Au fil de son récit, on comprend également la lassitude qui s’installe au sein du maquis face à l’attente du débarquement et du passage à l’action. L’enthousiasme exprimé le vendredi 7 avril 1944 au 45e jour de maquis cède le pas à la lassitude le jeudi 1er juin au 102e jour de maquis :

« Mes groupes font de l’instruction à outrance. Depuis que j’ai entendu à la T.S.F. que les chemins de fer britanniques seraient interdits aux voyageurs à partir de samedi, j’espère de plus en plus au débarquement proche. Et c’est la fièvre des préparatifs de dernière heure. Quelle désillusion si, une fois de plus, l’attente se révèle vaine ! » / « Voici dépassés mes 100 jours de maquis et toujours rien de précis à l’horizon. Depuis qu’on attend on finit par être quelquefois complètement à plat et lassé de tout. »

Il évoque notamment la perte de plusieurs de ses hommes tués par les Allemands ou par la Milice. Ainsi, le samedi 17 juin 1944 au 118e jour de maquis, trois maquisards partis au ravitaillement tombent dans une embuscade tendue par des miliciens :

« Ernest a été tué par une balle en pleine figure et Duchâtel après avoir épuisé les munitions de son revolver s’est fait tuer au garde à vous. Les miliciens ont laissa les corps dehors au soleil toute la journée avec un écriteau portant : « C’est ainsi que meurent les traîtres de la France ». Et on veut qu’il n’y ait pas de haine entre Français ! ».

Il raconte également plusieurs épisodes au cours desquels il doit exercer une violence punitive, par exemple, envers deux prisonnières ayant collaboré avec la Gestapo et finalement exécuté après une tentative d’évasion le samedi 22 juin 1944, au 123e jour de maquis : « J’ai formé les pelotons d’exécution […] puis mis tout le monde en place, à qui j’ai rappelé en deux mots que ce que nous faisons n’était pas une œuvre de vengeance mais uniquement de justice et que je voulais une tenue impeccable et digne de la part de tous. »

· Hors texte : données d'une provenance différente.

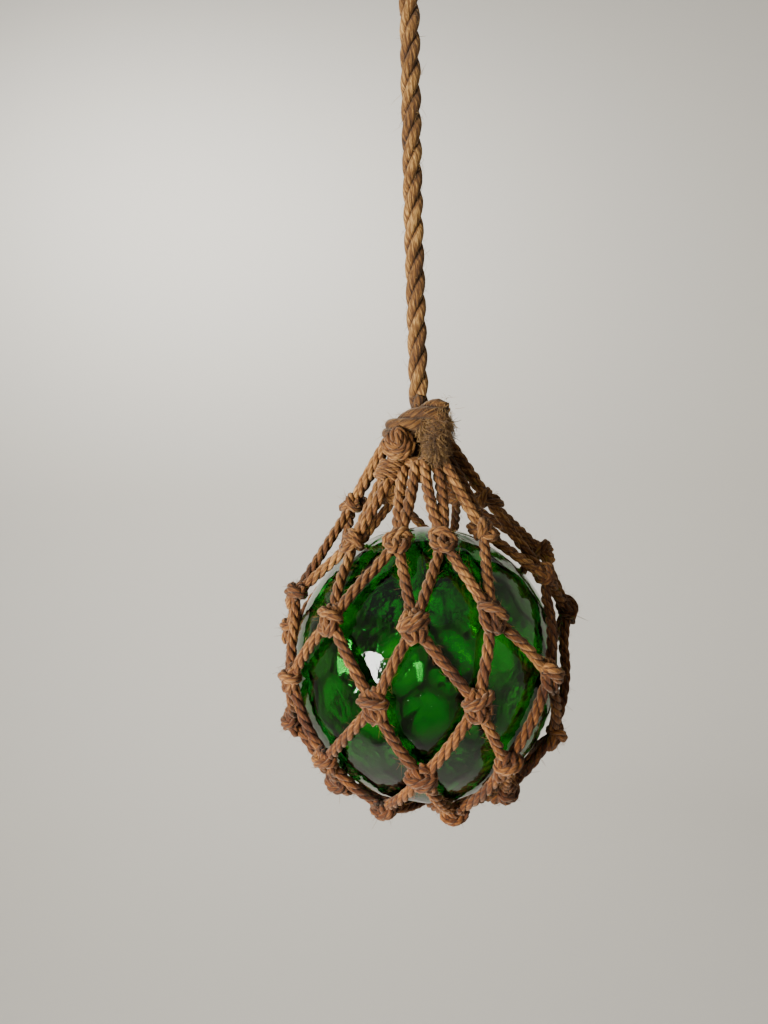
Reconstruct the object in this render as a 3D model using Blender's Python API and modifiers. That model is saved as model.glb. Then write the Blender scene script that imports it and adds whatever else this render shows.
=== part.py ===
# A glass net float: a blown glass ball in a knotted twine net, hung by a three-strand rope.
# Metres, +Z up. The origin is where a hook bears in the rope's eye, and the float hangs below it.
# Seen from the front, looking along +Y, azimuth 0 faces the viewer and +90 is at the right.

import math

import bmesh
import bpy
from mathutils import Matrix, Quaternion, Vector

# Driving sizes.
BALL_WIDTH = 0.146
BALL_HEIGHT = 0.151
SEAL_WIDTH = 0.016
SEAL_RISE = 0.0012
TWINE = 0.0060
ROPE = 0.0110
ROPE_RUN = 0.211
SPLICE_LENGTH = 0.030
SPLICE_SWELL = 1.35
EYE_WIDTH = 0.026
EYE_HEIGHT = 0.038
HEAD_RISE = 0.0715
GATHER_RISE = 0.0390
BOTTOM_RING = 0.032
CLEARANCE = 0.0003

# How finely the round shapes are faceted.
BALL_SEGMENTS = 32
BALL_RINGS = 18
LEG_STEP = 0.017
HEX_TUBE_SEGMENTS = 6
ROUND_TUBE_SEGMENTS = 8
NET_GRAIN = 0.0009
NET_FACETS = 7300

# Knots of the net, row by row from the top: azimuth and latitude seen from the ball's centre in
# degrees, and how far the knot's middle stands off the glass, in twines. Each knot hangs between
# the knots of the same place and the next place in the row above. The back of the net rides
# higher than the front, and its right shoulder is slack.
KNOT_ROWS = [
    [(-59, 59, 1.2), (-17, 60, 1.5), (14, 60, 1.5), (49, 61, 1.9),
     (100, 67, 3.6), (146, 67, 3.7), (204, 67, 3.7), (252, 65, 3.7)],
    [(-41, 27.5, 0.9), (-4, 27.5, 0.9), (28, 29, 0.9), (80, 36, 1.4),
     (113, 36, 3.5), (164, 38, 1.2), (230, 38, 1.2), (282, 31, 1.4)],
    [(-18, 0, 0.9), (18, 0, 0.9), (52, 4, 0.9), (95, 18, 1.9),
     (142, 18, 1.0), (193, 19, 1.0), (260, 12, 1.2), (297, 1, 0.9)],
    [(-2, -28.5, 0.9), (33, -27, 0.9), (73, -27, 1.0), (118, -17, 0.9),
     (166, -14, 0.9), (222, -14, 0.9), (278, -22, 1.2), (312, -28.5, 0.9)],
    [(21, -62, 0.9), (53, -51, 0.9), (96, -45, 0.9), (142, -40, 0.9),
     (193, -38, 0.9), (248, -41, 0.9), (300, -47, 0.9), (328, -57, 0.9)],
]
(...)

En guise de conclusion à son journal, il écrit le vendredi 22 septembre 1944 :

« La chose qui m’a été le plus extraordinaire en reprenant une existence somme toute normale, c’est de pouvoir marché « librement dehors ». Ces 6 mois de maquis ont laissé pendant un moment une empreinte profonde et sûrement la grande majorité des gens ne se rendra pas compte de ce qui nous fut le plus dur dans cette vie du maquis. Le froid, le manque de confort, les marches pénibles n’ont rien été à côté de cette impression d’insécurité constante, de sensation de bête traquée. Et surtout pour le responsable de 70 à 80 vies qui dépendent entièrement de la manière dont vous prenez les précautions et dont vous décidez les déplacements ou les décrochages. Le danger de la guerre n’est rien en comparaison de cette tension continue et sans répit, - sans le repos que constitue pour le soldat régulier la détente qu’il éprouve de se sentir en sécurité au cantonnement. Et c’est cela par dessus tout qui fut pénible, profondément dur dans notre vie. ».

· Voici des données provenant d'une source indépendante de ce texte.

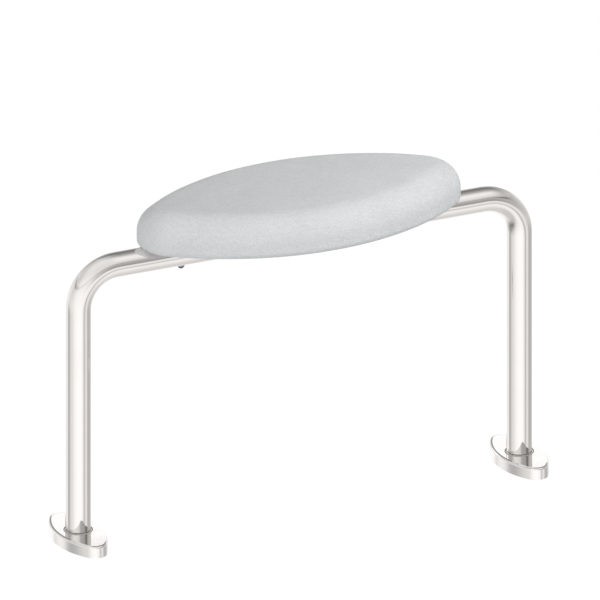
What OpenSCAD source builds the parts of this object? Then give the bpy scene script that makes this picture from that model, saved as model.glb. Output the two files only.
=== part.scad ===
// Shower stool: a bent steel tube on two lens-shaped feet carries a lens-shaped pad.
// Origin on the floor, midway between the two posts. +X runs along the top rail, +Z is up.

/* [Frame] */
// Distance between the centre lines of the two posts
post_spacing = 640; // [560:1:800]
// Height of the top rail's centre line above the floor
rail_height = 382; // [320:1:480]
// Outside diameter of the tube
tube_d = 33.7; // [30:0.1:36]
// Wall thickness of the tube
tube_wall = 2; // [1.5:0.1:3]
// Bend radius at the tube's centre line
bend_r = 54; // [45:1:80]

/* [Feet] */
// Unit of the cover's lens outline: a tip centre lies 28 units from the post
cover_unit = 1.78; // [1.76:0.01:2.1]
// Radius of the rounded tips of a foot cover
cover_tip_r = 16.7; // [16.5:0.1:20]
// Height of the cover's top face above the floor
cover_top = 17; // [16:0.5:24]
// Radius of the cover's rounded top edge
cover_edge_r = 3; // [2:0.5:4]
// How far the sloping rim of the cover's top reaches in past its rounded edge
cover_bevel = 0.4; // [0.3:0.1:1]
// Sheet thickness of the cover
cover_t = 1.5; // [1:0.1:1.8]
// Gap between the bottom edge of the cover and the floor
cover_gap = 0.6; // [0.4:0.1:1.2]
// Thickness of the rubber gasket under the foot plate
gasket_t = 1.5; // [1:0.1:2]
// Thickness of the foot plate
plate_t = 6; // [5:0.5:7]
// Outside diameter of the socket that holds the post
socket_d = 36.8; // [36.6:0.1:38]
// Distance between the floor screws along the bench
screw_dx = 20; // [18:1:22]
// Distance between the floor screws across the bench
screw_dy = 76; // [74:1:80]
// Diameter of the floor screw holes
screw_hole_d = 6.6; // [5.5:0.1:7]
// Diameter of the countersink at the top of a floor screw hole
screw_sink_d = 12.4; // [11:0.1:13]

/* [Seat] */
// Unit of the pad's lens outline: a tip centre lies 140 units from the pad's middle
pad_unit = 1.28; // [1.22:0.01:1.4]
// Radius of the pad's rounded ends
pad_tip_r = 50.6; // [48:0.1:60]
// Thickness of the pad
pad_t = 54; // [52:0.5:60]
// Radius of the pad's top edge
pad_top_r = 35; // [20:0.5:36]
// Radius of the pad's bottom edge
pad_bottom_r = 8.6; // [5:0.1:10]
// Depth to which the tube sinks into the pad's underside
pad_sink = 3.35; // [2.5:0.05:3.6]
// Distance from the pad's outline to the edge of the carrier plate inside it
carrier_inset = 28; // [20:1:30]
// Thickness of the carrier plate
carrier_t = 6; // [5:0.5:8]

/* [Fixings] */
// Distance between the two seat bolts
bolt_spacing = 342; // [330:1:350]
// Diameter of the seat bolts
bolt_d = 5; // [4:1:6]
// Diameter of a bolt head
head_d = 8.5; // [8:0.1:11]
// Height of a bolt head
head_h = 3; // [2.7:0.1:3.6]
// Outside diameter of the sleeves that stop the tube from being crushed
sleeve_d = 10; // [9:0.1:11]
// Diameter of the saddle washers
washer_d = 10; // [9:0.1:15]

/* [Hidden] */
$fn = 160;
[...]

Extraits tirés de Gleb Sivirine, Le cahier rouge du maquis, Parole Editions, 2007.

Contexte historique

Gleb Sivirine est né en 1910 à Odessa, qu'il quitte avec ses parents, fuyant la guerre civile pour arriver en France, à Marseille, en 1920. Ingénieur aux Aciéries du Nord, il est, par la suite, employé au préventorium de Porquerolles. Après avoir participé à la campagne des Alpes en 1940, il entre dans un réseau de Résistance de la France Combattante, puis prend la tête d'un maquis au Plan-de-Canjuers, formé en novembre 1943 dans la principale zone de maquis du département du Var. Le groupe qu’il commande ne va cesser de s’étoffer : les effectifs doublent entre février et juin, atteignant alors une quarantaine d’hommes, et près d’une centaine après le débarquement en Normandie. Pourchassé par les Allemands, les maquisards doivent sans cesse changer d'emplacements. Recevant des instructions souvent contradictoires, ils entreprennent quelques actions (embuscades, évasion, patrouille) avant de descendre vers les côtes pour appuyer le débarquement allié en Provence. Ils traversent alors à pied, souvent de nuit, tout le département, soit 110 km à pied en 4 jours. Le 15 août, à Collobrières, ils aident les résistants locaux à préparer l'arrivée de l'avant-garde des Américains puis accompagnent les troupes françaises vers Toulon. Les hommes du lieutenant Vallier sont ensuite chargés du contrôle de la presqu'île de Giens. Officier d'artillerie dans la 1ère Division Française libre participant aux combats de la poche de Royan, d'Alsace et à la bataille de l'Authion au-dessus de Nice, Gleb Sivirine reçoit le 3 août 1946, la Médaille de la Résistance avec rosette. 


D’après Jean-Marie Guillon, « Le maquis Vallier, 10 mois de résistance dans le Haut-Var », in Sivirine, L’homme boussole, Parole éditions, 2007.